**** RECORDS TO PROCESS ****

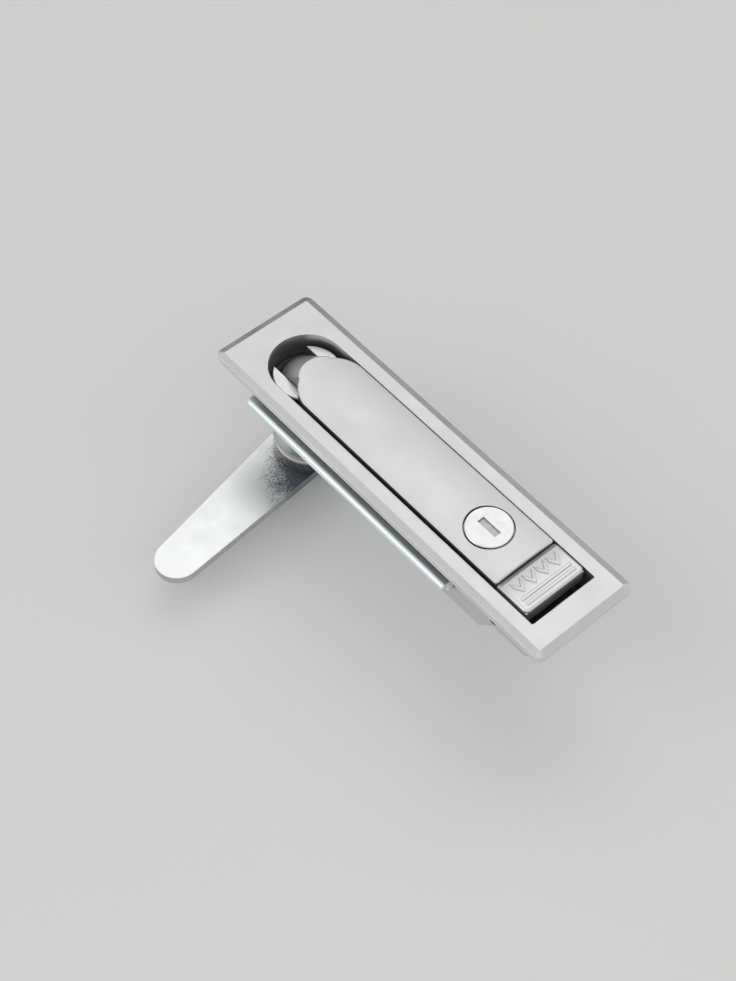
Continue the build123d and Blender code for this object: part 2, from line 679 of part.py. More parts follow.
def button_spring():
    """Compression spring that returns the button."""
    turns = 5.0
    bottom = NEAR_FLOOR + SPRING_WIRE_R
    height = PAD_BACK - SPRING_WIRE_R - bottom
    return Pos(0, SPRING_Y, bottom) * coil(SPRING_WIRE_R, SPRING_MEAN_R, turns, height / turns)


def hinge_spring():
    """Torsion spring on the hinge pin that lifts the handle when the button frees it."""
    wire = 0.4
    turns = 4
    pitch = 1.0
    body = coil(wire, HINGE_PIN_R + 0.75, turns, pitch)
    return Pos(-turns * pitch / 2, PIVOT_Y, HINGE_Z) * Rot(0, 90, 0) * body


# --- clamping bracket -------------------------------------------------------------------


def bracket():
    """Bent steel channel: brims behind the door sheet, walls beside the body, screwed web."""
    brim_top = -GRIP
    inner = BRACKET_INNER
    outer = inner + SHEET
    points = [
        (BRACKET_HALF, brim_top),
        (inner, brim_top),
        (inner, TRAY_BACK),
        (-inner, TRAY_BACK),
        (-inner, brim_top),
        (-BRACKET_HALF, brim_top),
        (-BRACKET_HALF, brim_top - SHEET),
        (-outer, brim_top - SHEET),
        (-outer, TRAY_BACK - SHEET),
        (outer, TRAY_BACK - SHEET),
        (outer, brim_top - SHEET),
        (BRACKET_HALF, brim_top - SHEET),
    ]
    section = Plane.XZ.offset(-BRACKET_FAR) * make_face(Polyline(*points, close=True))
    solid = extrude(section, BRACKET_FAR - BRACKET_NEAR)
    along = solid.edges().filter_by(Axis.Y)
    inside = [e for e in along if abs(abs(e.center().X) - inner) < 0.01]
    sharp = [e for e in inside if abs(e.center().Z - brim_top) < 0.01]
    sharp += [e for e in along if abs(abs(e.center().X) - outer) < 0.01 and e.center().Z < TRAY_BACK]
    solid = fillet(sharp, SHEET)
    snug = [e for e in solid.edges().filter_by(Axis.Y) if abs(abs(e.center().X) - outer) < 0.01]
    snug = [e for e in snug if abs(e.center().Z - (brim_top - SHEET)) < 0.01]
    solid = fillet(snug, 0.6)
    for y0, y1 in ((BRACKET_NEAR - 1, WEB_FROM), (WEB_TO, BRACKET_FAR + 1)):
        solid -= block(-outer - 1, outer + 1, y0, y1, TRAY_BACK - SHEET - 1, TRAY_BACK + 0.2)
    for y in SCREW_YS:
        solid -= disc(SCREW_R + 0.3, TRAY_BACK - SHEET, TRAY_BACK, 0, y)
    brim_corners = [
        e for e in solid.edges().filter_by(Axis.Z) if abs(abs(e.center().X) - BRACKET_HALF) < 0.01
    ]
    far = [e for e in brim_corners if e.center().Y > 0]
    solid = fillet(far, BRIM_CORNER)
    rim = solid.edges().filter_by(Axis.Y).group_by(Axis.X)
    return fillet([rim[0].sort_by(Axis.Z)[-1], rim[-1].sort_by(Axis.Z)[-1]], BRIM_ROUND)


def bracket_washers():
    """Spring washers under the bracket screws' heads."""
    top = TRAY_BACK - SHEET
    rings = [Pos(0, y, 0) * split_ring(4.1, SCREW_R + 0.1, top - WASHER_THICK, top) for y in SCREW_YS]
    return Compound(children=rings)


def bracket_screws():
    """Two pan-head screws into the tray's bosses."""
    top = TRAY_BACK - SHEET - WASHER_THICK
    screws = []
    for y in SCREW_YS:
        head = fillet(disc(SCREW_HEAD_R, top - SCREW_HEAD_THICK, top).edges().group_by(Axis.Z)[0], 1.0)
        cross = block(-2.2, 2.2, -0.4, 0.4, top - SCREW_HEAD_THICK, top - SCREW_HEAD_THICK + 1.6)
        head -= cross + Rot(0, 0, 90) * cross
        screws.append(Pos(0, y, 0) * (head + disc(SCREW_R, top, BOSS_TOP - 1.2)))
    return Compound(children=screws)


PIECES = {
    "housing": housing,
    "handle": handle,
    "rotor_head": rotor_head,
    "hinge_pin": hinge_pin,
    "hinge_spring": hinge_spring,
    "spindle": spindle,
    "spindle_seal": seal_ring,
    "neck_ring": neck_ring,
    "cam_arm": cam_arm,
    "cam_washer": plain_washer,
    "cam_spring_washer": spring_washer,
    "cam_nut": cam_nut,
    "lock_barrel": lock_barrel,
    "barrel_clip": barrel_clip,
    "key_plug": plug,
    "dust_shutter": dust_shutter,
    "key_wafers": wafers,
    "tail_cam": tail_cam,
    "tail_screw": tail_screw,
    "push_button": push_button,
    "button_pin": button_pin,
    "button_spring": button_spring,
    "clamp_bracket": bracket,
    "bracket_washers": bracket_washers,
    "bracket_screws": bracket_screws,
}

for name, make in PIECES.items():
    export_step(make(), f"parts/{name}.step")
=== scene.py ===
import json
import math

import bmesh
import bpy
from mathutils import Matrix, Vector


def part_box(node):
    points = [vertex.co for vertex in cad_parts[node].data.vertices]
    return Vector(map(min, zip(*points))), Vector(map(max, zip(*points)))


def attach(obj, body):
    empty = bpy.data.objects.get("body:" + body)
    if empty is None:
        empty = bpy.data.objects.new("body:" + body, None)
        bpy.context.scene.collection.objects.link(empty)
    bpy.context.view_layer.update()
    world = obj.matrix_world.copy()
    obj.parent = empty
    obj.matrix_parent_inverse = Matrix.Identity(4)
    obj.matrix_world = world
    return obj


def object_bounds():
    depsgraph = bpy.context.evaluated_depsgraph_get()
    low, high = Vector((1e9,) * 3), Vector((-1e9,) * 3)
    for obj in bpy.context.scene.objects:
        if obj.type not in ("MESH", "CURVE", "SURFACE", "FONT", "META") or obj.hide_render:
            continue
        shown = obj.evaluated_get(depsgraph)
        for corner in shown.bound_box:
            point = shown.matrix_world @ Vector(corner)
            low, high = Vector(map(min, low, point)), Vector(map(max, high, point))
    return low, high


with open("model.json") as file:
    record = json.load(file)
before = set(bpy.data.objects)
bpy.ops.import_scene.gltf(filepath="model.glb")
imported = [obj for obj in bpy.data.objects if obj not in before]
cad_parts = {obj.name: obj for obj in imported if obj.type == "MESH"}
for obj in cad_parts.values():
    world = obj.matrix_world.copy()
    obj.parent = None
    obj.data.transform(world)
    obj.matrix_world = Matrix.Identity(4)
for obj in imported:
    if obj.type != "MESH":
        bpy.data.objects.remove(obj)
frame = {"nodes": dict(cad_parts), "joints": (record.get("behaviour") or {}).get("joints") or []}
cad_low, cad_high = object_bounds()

# Looks for the swing handle lock. Metres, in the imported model's frame: +Z out of the front face,
# +Y towards the handle's hinge end.

MM = 0.001
NODES = frame["nodes"]
JOINT_AT = {joint["name"]: Vector(joint["pos_m"]) for joint in frame["joints"]}


# --- camera, floor and light ------------------------------------------------------------

CAMERA_AZIMUTH = math.radians(-41.12)
CAMERA_ELEVATION = math.radians(54.27)
CAMERA_ROLL = math.radians(0.51)
CAMERA_DISTANCE = 549.5 * MM
CAMERA_LENS = 66.6
CAMERA_SENSOR = 36.0
CAMERA_CLIP = (10 * MM, 20.0)
LOOK_AT = Vector((-17.6, 1.6, 3.2)) * MM


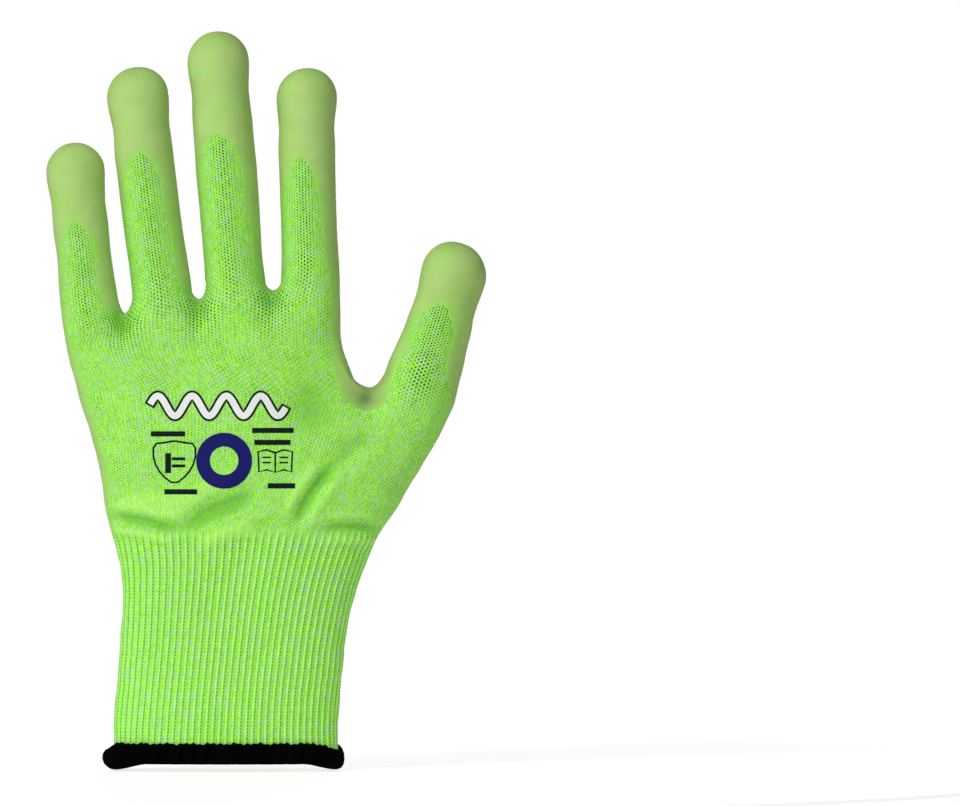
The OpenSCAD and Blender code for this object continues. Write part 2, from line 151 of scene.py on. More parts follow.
def curve(xs, ys, soft=5.0):
    """A smooth function through roughly these points, straight beyond both ends."""
    step = 0.5
    half = int(6 * soft)
    grid = np.arange(xs[0] - 30, xs[-1] + 30, step)
    wider = grid[0] + step * np.arange(-half, len(grid) + half)
    slopes = np.diff(ys) / np.diff(xs)
    values = np.interp(wider, xs, ys)
    values += np.minimum(wider - xs[0], 0) * slopes[0]
    values += np.maximum(wider - xs[-1], 0) * slopes[-1]
    kernel = bell(step * np.arange(-half, half + 1), 0, soft)
    smooth = np.convolve(values, kernel / kernel.sum(), "valid")
    return lambda x: np.interp(x, grid, smooth)


left_edge = curve(EDGE_Z, LEFT_X)
right_edge = curve(EDGE_Z, RIGHT_X)
half_depth = curve(EDGE_Z, HALF_DEPTH)
mound_edge = curve(MOUND_Z, MOUND_X, 3.0)
top_height = curve(TOP_X, TOP_Z)
shoulder = curve(SHOULDER_Z, SHOULDER_X, 1.6)


def superellipse(u, power=SECTION_POWER):
    return (1 - np.clip(np.abs(u), 0, 1) ** power) ** (1 / power)


def lengths(line):
    """Each point's share of the line's length."""
    step = np.linalg.norm(np.diff(line, axis=0), axis=1)
    total = np.concatenate([[0], np.cumsum(step)])
    return total / total[-1]


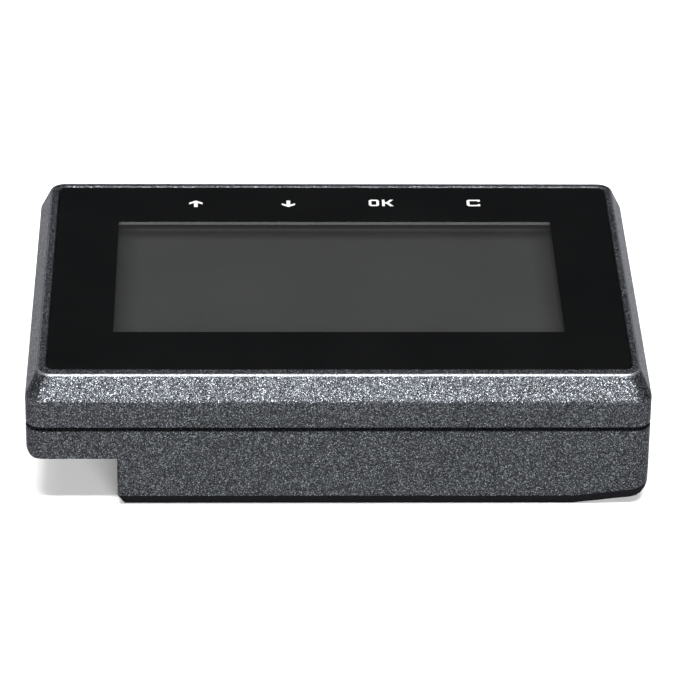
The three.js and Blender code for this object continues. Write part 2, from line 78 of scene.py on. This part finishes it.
PITCH = math.radians(29)
PAN = math.radians(1.365)
LENS = 228.4
# The camera's place, measured from the middle of the case and the height of its rim.
CAMERA_LEFT = 15.4 * MM
CAMERA_NEAR = 598.2 * MM
CAMERA_UP = 319.9 * MM
FLOOR_GAP = 0.02 * MM


def make_camera():
    """A long lens, a little left of the middle, turned slightly to the right."""
    data = bpy.data.cameras.new("camera")
    data.sensor_width = 36
    data.lens = LENS
    data.clip_end = 10
    camera = bpy.data.objects.new("camera", data)
    bpy.context.scene.collection.objects.link(camera)
    low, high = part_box("upper_shell")
    middle = (low + high) / 2
    camera.location = (middle.x - CAMERA_LEFT, middle.y - CAMERA_NEAR, high.z + CAMERA_UP)
    forward = Vector((0, math.cos(PITCH), -math.sin(PITCH)))
    up = Vector((0, math.sin(PITCH), math.cos(PITCH)))
    right = forward.cross(up)
    forward = math.cos(PAN) * forward + math.sin(PAN) * right
    right = forward.cross(up)
    axes = Matrix((right, up, -forward)).transposed()
    camera.rotation_mode = "QUATERNION"
    camera.rotation_quaternion = axes.to_quaternion()
    bpy.context.scene.camera = camera


def make_floor():
    bm = bmesh.new()
    bmesh.ops.create_grid(bm, x_segments=1, y_segments=1, size=6)
    mesh = bpy.data.meshes.new("floor")
    bm.to_mesh(mesh)
    bm.free()
    floor = bpy.data.objects.new("floor", mesh)
    floor.location.z = cad_box[0].z - FLOOR_GAP
    bpy.context.scene.collection.objects.link(floor)
    material = bpy.data.materials.new("floor")
    material.use_nodes = True
    shader = material.node_tree.nodes["Principled BSDF"]
    shader.inputs["Base Color"].default_value = (0.45, 0.45, 0.45, 1)
    shader.inputs["Roughness"].default_value = 0.9
    shader.inputs["Specular IOR Level"].default_value = 0.0
    mesh.materials.append(material)


def area_light(name, place, target, size, power):
    data = bpy.data.lights.new(name, "AREA")
    data.shape = "RECTANGLE"
    data.size, data.size_y = size
    data.energy = power
    light = bpy.data.objects.new(name, data)
    light.location = place
    light.rotation_mode = "QUATERNION"
    light.rotation_quaternion = (Vector(target) - Vector(place)).to_track_quat("-Z", "Y")
    bpy.context.scene.collection.objects.link(light)


def make_light():
    world = bpy.data.worlds.new("world")
    world.use_nodes = True
    sky = world.node_tree.nodes["Background"]
    sky.inputs["Color"].default_value = (0.86, 0.93, 1.0, 1)
    sky.inputs["Strength"].default_value = 0.06
    bpy.context.scene.world = world
    area_light("overhead", (0, 0.25, 1.6), (0, 0, 0), (1.6, 1.2), 26)
    area_light("edge", (0, -0.55, 1.5), (0, 0, 0.02), (0.9, 0.18), 70)
    area_light("front", (0, -1.2, 0.5), (0, 0, 0.02), (1.0, 0.3), 50)
    area_light("back", (0, 1.2, 1.1), (0, 0, 0.02), (1.4, 0.4), 6)
    area_light("left", (-1.2, -0.1, 0.5), (0, 0, 0.02), (0.6, 0.9), 1.6)


# ---------------------------------------------------------------- materials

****

▶ **STATED PROBLEM**:
Everything from the line that contains "screws.append(Pos(0, y, 0)" through the line that contains "shown = obj.evaluated_get(depsgraph)" is to be transcribed exactly, and nothing outside that range.

▶ **RESPONSE**:
        screws.append(Pos(0, y, 0) * (head + disc(SCREW_R, top, BOSS_TOP - 1.2)))
    return Compound(children=screws)


PIECES = {
    "housing": housing,
    "handle": handle,
    "rotor_head": rotor_head,
    "hinge_pin": hinge_pin,
    "hinge_spring": hinge_spring,
    "spindle": spindle,
    "spindle_seal": seal_ring,
    "neck_ring": neck_ring,
    "cam_arm": cam_arm,
    "cam_washer": plain_washer,
    "cam_spring_washer": spring_washer,
    "cam_nut": cam_nut,
    "lock_barrel": lock_barrel,
    "barrel_clip": barrel_clip,
    "key_plug": plug,
    "dust_shutter": dust_shutter,
    "key_wafers": wafers,
    "tail_cam": tail_cam,
    "tail_screw": tail_screw,
    "push_button": push_button,
    "button_pin": button_pin,
    "button_spring": button_spring,
    "clamp_bracket": bracket,
    "bracket_washers": bracket_washers,
    "bracket_screws": bracket_screws,
}

for name, make in PIECES.items():
    export_step(make(), f"parts/{name}.step")
=== scene.py ===
import json
import math

import bmesh
import bpy
from mathutils import Matrix, Vector


def part_box(node):
    points = [vertex.co for vertex in cad_parts[node].data.vertices]
    return Vector(map(min, zip(*points))), Vector(map(max, zip(*points)))


def attach(obj, body):
    empty = bpy.data.objects.get("body:" + body)
    if empty is None:
        empty = bpy.data.objects.new("body:" + body, None)
        bpy.context.scene.collection.objects.link(empty)
    bpy.context.view_layer.update()
    world = obj.matrix_world.copy()
    obj.parent = empty
    obj.matrix_parent_inverse = Matrix.Identity(4)
    obj.matrix_world = world
    return obj


def object_bounds():
    depsgraph = bpy.context.evaluated_depsgraph_get()
    low, high = Vector((1e9,) * 3), Vector((-1e9,) * 3)
    for obj in bpy.context.scene.objects:
        if obj.type not in ("MESH", "CURVE", "SURFACE", "FONT", "META") or obj.hide_render:
            continue
        shown = obj.evaluated_get(depsgraph)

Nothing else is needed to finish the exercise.